Could it be different? I drank or smoked or snorted or shot up or swallowed something every single day for 11 years and for another two years I tried desperately to quit. Every day I meant it, absolutely, that this day would be the end. Every single day I succumbed to the obsession, the addiction, the craving for alcohol. It will never be different for me and I know that. Still the whisper, every now and then.
Walking on the beach at Mazatlan with the sun warming our shoulders, the waves washing new patterns into the sand before us, Mike and I laughed about the absurdity of imagining that either of us could ever have champagne at dawn on the beach (my fantasy) or a cold beer in hand watching the sun set over the Pacific (his). I'm not made for it. He's not either. I'm made for the funnel mouthed gulping of cheap vodka staggering throwing up three day blackout fucking some stranger waking in a seedy motel sick and hungover and craving more kind of drinking. Champagne on the beach is someone else's life and good for them.

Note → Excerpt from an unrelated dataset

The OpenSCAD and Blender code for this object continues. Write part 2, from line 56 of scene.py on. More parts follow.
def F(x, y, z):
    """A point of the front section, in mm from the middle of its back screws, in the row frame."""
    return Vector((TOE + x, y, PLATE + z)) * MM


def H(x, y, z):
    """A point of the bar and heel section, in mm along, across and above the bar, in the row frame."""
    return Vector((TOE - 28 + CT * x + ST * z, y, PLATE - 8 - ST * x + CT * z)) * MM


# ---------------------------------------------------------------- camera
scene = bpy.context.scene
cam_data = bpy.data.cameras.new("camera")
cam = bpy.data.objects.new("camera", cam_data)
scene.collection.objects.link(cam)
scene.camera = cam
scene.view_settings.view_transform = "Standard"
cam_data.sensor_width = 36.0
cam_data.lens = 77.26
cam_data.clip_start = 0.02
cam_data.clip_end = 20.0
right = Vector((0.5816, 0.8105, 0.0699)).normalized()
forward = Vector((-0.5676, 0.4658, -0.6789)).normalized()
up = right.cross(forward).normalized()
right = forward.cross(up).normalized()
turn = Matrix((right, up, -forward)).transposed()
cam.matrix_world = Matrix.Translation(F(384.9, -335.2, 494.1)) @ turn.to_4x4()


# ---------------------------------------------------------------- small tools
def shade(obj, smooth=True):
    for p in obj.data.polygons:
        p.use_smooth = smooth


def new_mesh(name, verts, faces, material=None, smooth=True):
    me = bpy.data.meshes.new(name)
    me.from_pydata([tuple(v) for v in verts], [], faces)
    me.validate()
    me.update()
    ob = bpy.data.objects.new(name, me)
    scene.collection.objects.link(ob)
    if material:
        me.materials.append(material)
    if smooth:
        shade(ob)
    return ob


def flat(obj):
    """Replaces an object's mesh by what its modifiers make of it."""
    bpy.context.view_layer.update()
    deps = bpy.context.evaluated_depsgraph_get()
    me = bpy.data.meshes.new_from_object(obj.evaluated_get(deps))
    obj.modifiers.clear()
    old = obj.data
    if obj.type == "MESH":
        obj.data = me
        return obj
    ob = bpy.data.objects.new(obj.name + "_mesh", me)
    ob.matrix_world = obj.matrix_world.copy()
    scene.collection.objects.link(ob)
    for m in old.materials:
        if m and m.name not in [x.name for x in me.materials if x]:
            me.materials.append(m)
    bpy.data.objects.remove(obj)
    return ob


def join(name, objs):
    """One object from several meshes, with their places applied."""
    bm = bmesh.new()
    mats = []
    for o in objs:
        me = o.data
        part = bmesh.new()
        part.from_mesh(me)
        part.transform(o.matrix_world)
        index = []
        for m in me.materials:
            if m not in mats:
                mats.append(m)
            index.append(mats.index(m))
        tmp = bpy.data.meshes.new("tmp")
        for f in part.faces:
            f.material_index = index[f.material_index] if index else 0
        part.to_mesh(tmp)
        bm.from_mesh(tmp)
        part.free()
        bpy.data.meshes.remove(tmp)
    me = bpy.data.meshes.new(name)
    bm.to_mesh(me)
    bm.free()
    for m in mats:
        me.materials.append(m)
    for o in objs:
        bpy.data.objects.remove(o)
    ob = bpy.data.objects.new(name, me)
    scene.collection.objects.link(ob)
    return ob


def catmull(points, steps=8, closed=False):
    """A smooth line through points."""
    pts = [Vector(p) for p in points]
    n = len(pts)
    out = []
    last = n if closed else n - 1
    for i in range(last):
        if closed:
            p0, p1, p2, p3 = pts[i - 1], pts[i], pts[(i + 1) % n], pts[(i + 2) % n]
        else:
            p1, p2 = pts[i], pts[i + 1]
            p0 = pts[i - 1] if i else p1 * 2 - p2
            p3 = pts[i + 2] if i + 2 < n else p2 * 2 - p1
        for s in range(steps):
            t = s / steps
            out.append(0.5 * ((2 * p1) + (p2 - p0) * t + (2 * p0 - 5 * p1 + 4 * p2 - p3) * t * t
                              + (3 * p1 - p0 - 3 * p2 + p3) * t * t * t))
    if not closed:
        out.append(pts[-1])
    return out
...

To drink is to die and that's just a fact of my life. It's okay, better than okay. I wouldn't trade this life I have today for anything. I had my lifetime share of alcohol and probably most of yours between the ages of 12 and 25. To not drink is to live free and happy, at peace on the inside, able to experience life as it comes, to feel things honestly, to cry when I'm sad, to rage when I'm angry, to laugh till I'm breathless and to be fully present for those precious, pinnacle moments of exquisite, perfect joy.
Today I'm grateful for second chances, for the possibility of reclamation. I'm grateful to be blessed and best of all, to know that this life I live is purely a gift. Gratitude is the best feeling of all and I am grateful, today, for 25 years of a good life.